Saturday, January 9, 2016

Did I Win?


This was my fortune from a cookie three years ago today. Facebook reminded me of it a little while ago. Of course, my thoughts ran through any and all of my life events over the past three years. (And this is not considering the "in bed" game!)

--Now, yes, this could be a direct reference to tonight's Powerball jackpot - I mean, three years is technically "the near future" from that date, seeing as how that as far as The Universe is concerned, three years is just a drop in the bucket! I will know for sure a little later on tonight.

However, if The Universe was talking about something else, I'm back to the question I first asked when I saw that picture again: Did I win?

Immediately my thoughts went to two separate events that happened within a short time of each other. Both were life-changing chances, and both were something I'd considered at the time to be a definite 'win'.
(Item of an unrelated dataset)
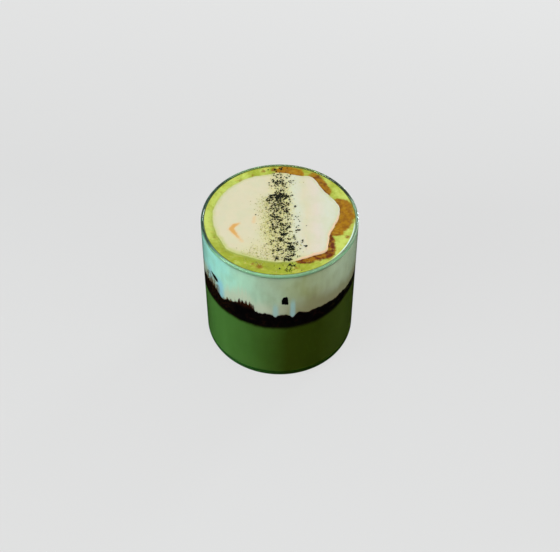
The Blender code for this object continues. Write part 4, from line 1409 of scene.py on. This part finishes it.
    def _scatter(self, name: str, kind: Grain, grains: tuple[Array, Array, Array],
                 finish: PowderFinish) -> None:
        """Builds one piece from grains at these places.

        Args:
            name: the piece's name.
            kind: which shape its grains have.
            grains: the x, y and radius of each.
            finish: what they look like.
        """
        shape = self.outline
        x, y, radius = grains
        keep = np.hypot(x, y) < shape.inner - self.edge_gap_mm * MM
        x, y, radius = x[keep], y[keep], radius[keep]
        off_cap_mm = self.curves.off_cap_mm(x, y)
        level = np.where(off_cap_mm < 0.0, self.curves.cap_height(x, y), shape.surface)
        x, y, radius, level = (each[np.abs(off_cap_mm) >= self.edge_gap_mm] for each in (x, y, radius, level))
        template, faces = self._template(kind)
        count = len(x)
        turns = self._turns(count)
        sizes = radius[:, None] * self.draw.uniform(0.7, 1.25, (count, 3))
        rough = self.draw.uniform(0.8, 1.2, (count, len(template), 1))
        points = np.einsum("nij,nvj->nvi", turns, template[None] * sizes[:, None] * rough)
        points[:, :, 2] *= self.dust_flatness if kind is Grain.DUST else self.flatness
        points += np.stack([x, y, level + 0.35 * radius], axis=1)[:, None]
        sides = (faces[None] + (np.arange(count) * len(template))[:, None, None]).reshape(-1, 3)
        made = make_object(name, points.reshape(-1, 3), sides.tolist(), smooth=False)
        hold(made, shade=np.repeat(self.draw.random(count), len(template)))
        dress(made, finish.material(), "cream")

    def _turns(self, count: int) -> Array:
        """Random rotations."""
        w, x, y, z = self.draw.normal(size=(count, 4)).T
        size = np.sqrt(w * w + x * x + y * y + z * z)
        w, x, y, z = w / size, x / size, y / size, z / size
        rows = [
            [1 - 2 * (y * y + z * z), 2 * (x * y - z * w), 2 * (x * z + y * w)],
            [2 * (x * y + z * w), 1 - 2 * (x * x + z * z), 2 * (y * z - x * w)],
            [2 * (x * z - y * w), 2 * (y * z + x * w), 1 - 2 * (x * x + y * y)],
        ]
        return np.moveaxis(np.array(rows), -1, 0)

    @staticmethod
    def _template(kind: Grain) -> tuple[Array, Array]:
        """The points and triangles of one grain of this kind, of radius 1."""
        work = bmesh.new()
        if kind is Grain.DUST:
            bmesh.ops.create_cone(
                work, cap_ends=True, cap_tris=True, segments=4, radius1=1.0, radius2=0.0, depth=1.4)
        else:
            bmesh.ops.create_icosphere(work, subdivisions=1 if kind is Grain.SPECK else 2, radius=1.0)
        bmesh.ops.triangulate(work, faces=work.faces)
        points = np.array([vertex.co for vertex in work.verts])
        faces = np.array([[vertex.index for vertex in face.verts] for face in work.faces])
        work.free()
        return points, faces


@dataclass
class Studio:
    """The floor, the soft lights and the camera."""

    outline: Outline
    elevation: float = 48.16
    distance: float = 0.5698
    lens: float = 70.4
    shift: tuple[float, float] = (0.0006, -0.00895)
    floor_half: float = 4.0
    floor_drop: float = 0.00005
    sky_strength: float = 0.7

    def build(self) -> None:
        """Builds the set."""
        self._floor()
        self._world()
        self._light("key", (-1.0, -0.55, 0.5), size=0.8, power=14.5, colour=(0.84, 1.0, 0.97))
        self._light("right_fill", (0.9, -0.6, 0.4), size=0.6, power=4.0, colour=(1.0, 1.0, 0.94))
        self._light("right_strip", (0.65, 0.66, 0.36), size=0.2, power=5.0, colour=(0.85, 1.0, 1.0))
        self._camera()

    def _floor(self) -> None:
        """A plain pale floor, a hair under the glass's foot, lit from below as a light table is: most of its
        brightness is its own glow, painted a little uneven across it as uneven light.
        """
        half, z = self.floor_half, -self.floor_drop
        points = np.array([(-half, -half, z), (half, -half, z), (half, half, z), (-half, half, z)])
        floor = make_object("floor", points, [[0, 1, 2, 3]])
        paint, shader, made = new_material("pale_floor")
        place = paint.position()
        # The floor's glow, painted a little uneven across it, brightest at the back, as uneven light
        depth = paint.plus(paint.axis(place, "Y"), paint.times(paint.axis(place, "X"), 0.12))
        spread = paint.rise(depth, -0.15, 0.35, straight=True)
        glow = paint.ramp(spread, ((0.0, grey(0.685)), (0.5, grey(0.660)), (1.0, grey(0.720))))
        paint.fill(
            shader, Base_Color=grey(0.06), Emission_Color=glow, Emission_Strength=1.0, Roughness=0.9,
            Specular_IOR_Level=0.0)
        floor.data.materials.append(made)
        floor.visible_glossy = False

    def _world(self) -> None:
        """Soft light from all round and above, and none from below."""
        world = bpy.data.worlds.new("soft_box")
        bpy.context.scene.world = world
        world.use_nodes = True
        paint = Painter(world.node_tree)
        up = paint.axis(paint.node("TexCoord").outputs["Generated"], "Z")
        sky = paint.ramp(paint.rise(up, -0.2, 0.6), (
            (0.0, grey(0.0)), (0.12, grey(0.60)), (0.3, grey(1.0)), (1.0, grey(0.78))))
        paint.fill(world.node_tree.nodes["Background"], Color=sky, Strength=self.sky_strength)

    def _light(self, name: str, place: tuple[float, float, float], size: float, power: float,
               colour: Colour) -> None:
        """A square soft light that faces the glass."""
        lamp = bpy.data.lights.new(name, "AREA")
        lamp.shape = "SQUARE"
        lamp.size = size
        lamp.energy = power
        lamp.color = colour
        obj = bpy.data.objects.new(name, lamp)
        obj.location = place
        aim = np.array([0.0, 0.0, 0.5 * self.outline.height]) - np.array(place)
        tilt = math.atan2(math.hypot(aim[0], aim[1]), -aim[2])
        obj.rotation_euler = (tilt, 0.0, math.atan2(aim[1], aim[0]) - math.pi / 2)
        bpy.context.scene.collection.objects.link(obj)

    def _camera(self) -> None:
        """The camera at the photograph's angle, aimed at the glass's middle."""
        lens = bpy.data.cameras.new("camera")
        lens.lens = self.lens
        lens.sensor_width = 36.0
        lens.shift_x, lens.shift_y = self.shift
        lens.clip_start = 0.01
        obj = bpy.data.objects.new("camera", lens)
        tilt = math.radians(self.elevation)
        middle = 0.5 * self.outline.height
        obj.location = (0.0, -self.distance * math.cos(tilt), middle + self.distance * math.sin(tilt))
        obj.rotation_euler = (math.radians(90.0) - tilt, 0.0, 0.0)
        bpy.context.scene.collection.objects.link(obj)
        bpy.context.scene.camera = obj
        bpy.context.scene.view_settings.view_transform = "Standard"


def main() -> None:
    """Builds the drink from the outside in, then the studio."""
    logging.basicConfig(level=logging.INFO, format="%(message)s")
    outline = Outline.from_frame()
    curves = DrinkShape(outline)
    effects = SharedEffects()
    powder = PowderLine(outline, curves)
    GlassTumbler(outline).build(effects)
    Layers(outline, curves).build(effects)
    Cap(outline, curves).build(effects, powder)
    Film(outline, curves).build(effects)
    powder.build()
    Studio(outline).build()


if __name__ == "__main__":
    main()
At the time. I say that because I also lost both of them. This is not a matter of me getting something I thought I wanted and then finding out it wasn't as good as I expected; both were even more wonderful than I could have hoped for, and, for reasons outside of my own control (I hear The Universe gently mocking me here), I do not have either anymore.

This makes me question the idea of a 'win'. Is a win only momentary? Or is the win title applied when you can look back and still feel like you came out on top? A while ago, when I had what I wanted, I'd thought I'd won. Looking back now with empty hands makes me question that.

I try to find the answers by looking at events after/as a result of my alleged (I'm trying to be ... optimistic?) losses. I can't honestly say that I've fully recovered from either. The missing of both is still very prominent in my life, for many reasons.

So, I dig deeper. The fucking cheerleader in me has to find something ... anything.

I didn't get too depressed.

Stop laughing!

Let me rephrase: I didn't get SO depressed that I let it prevent me from moving forward. I did publish a book, didn't I? My first one! Yay me!

I began to see myself in a new light (after I stopped belittling myself). Progress is progress, right?

I also learned more about myself, some things I even like.

If I really learned something from my experiences, then I have gained knowledge. While that may not always seem like a win to me, any gain proves that I sure as hell didn't lose!

And I'm still here.

I'll take it.

Thank you. I needed to remind myself of that.